Palm Sunday Is 50:4-7; Phil 2:6-11; Lk 22:14 – 23:56 (Year C)
The liturgy of Holy Week begins with the blessing of palms and the commemoration of the Lord’s entrance into Jerusalem. Superficially there is a stark contrast between the unrestrained jubilation with which the crowds welcomed Jesus into Jerusalem and the hostility that was so soon to lead to crucifixion. “Blessed is he who comes in the name of the Lord” became “Crucify him! Crucify him!”
It is undoubtedly true that many had hoped that Jesus would be a political saviour, freeing Israel from Roman domination. Their enthusiasm rapidly dissolved as they witnessed the humiliation of Jesus before Pontius Pilate.
Sinful humanity is always challenged by the ambiguity of Palm Sunday. Do we welcome Christ as the short-term answer to our struggles, or as the one who enables us, with him, to die to self so as to be raised up in his resurrection? The question seems simple enough, but confronts the confusion of divided hearts.

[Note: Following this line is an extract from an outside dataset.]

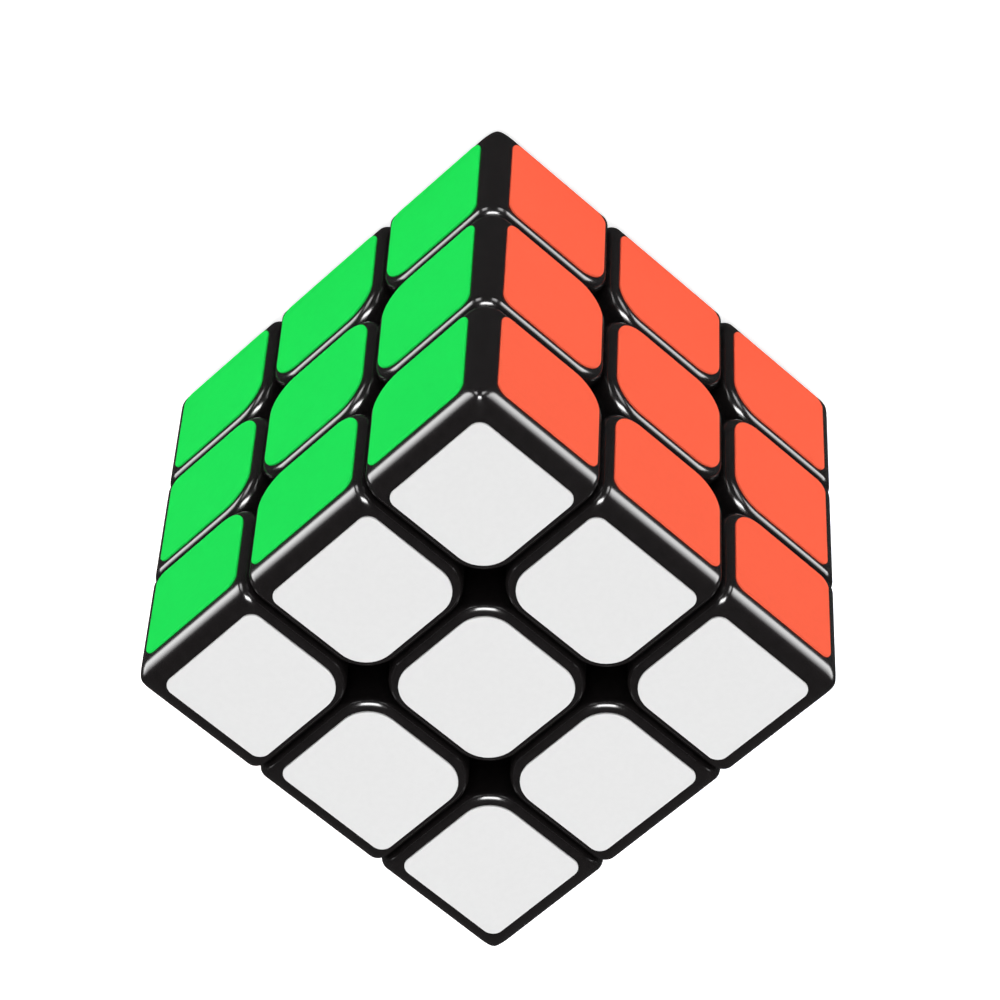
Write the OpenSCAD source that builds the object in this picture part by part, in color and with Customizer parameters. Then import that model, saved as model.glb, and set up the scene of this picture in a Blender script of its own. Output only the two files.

At the beginning of Holy Week, let us pray for the listening of Isaiah’s suffering servant. “Each morning he wakens me to hear, to listen like a disciple. The Lord has opened my ear. For my part I made no resistance, neither did I turn away.”
Listening is at the heart of repentance. Painful though it be, we cannot resist the truth about ourselves and a sinful world. The humility of such listening strips a sinful world of selfish delusion, making it one with Christ ‘“who did not cling to his equality with God, but emptied himself to assume the condition of a slave. He was humbler yet, even to accepting death on a cross.”
Throughout his ministry Jesus had summoned his disciples to become servants. As they had approached Jerusalem, he had warned them of his approaching death: “Look, we are going up to Jerusalem and everything written by the prophets about the Son of man is to come true. He will be handed over and will be mocked and spat upon. They will put him to death, and on the third day he will rise again.”
The Evangelist records that “they could make nothing of this; what he said was quite obscure to them. They did not understand what he was telling them.”
May the Lord’s Spirit of truth and understanding so penetrate our hearts that, in the days ahead, we shall gladly surrender ourselves to his death and resurrection.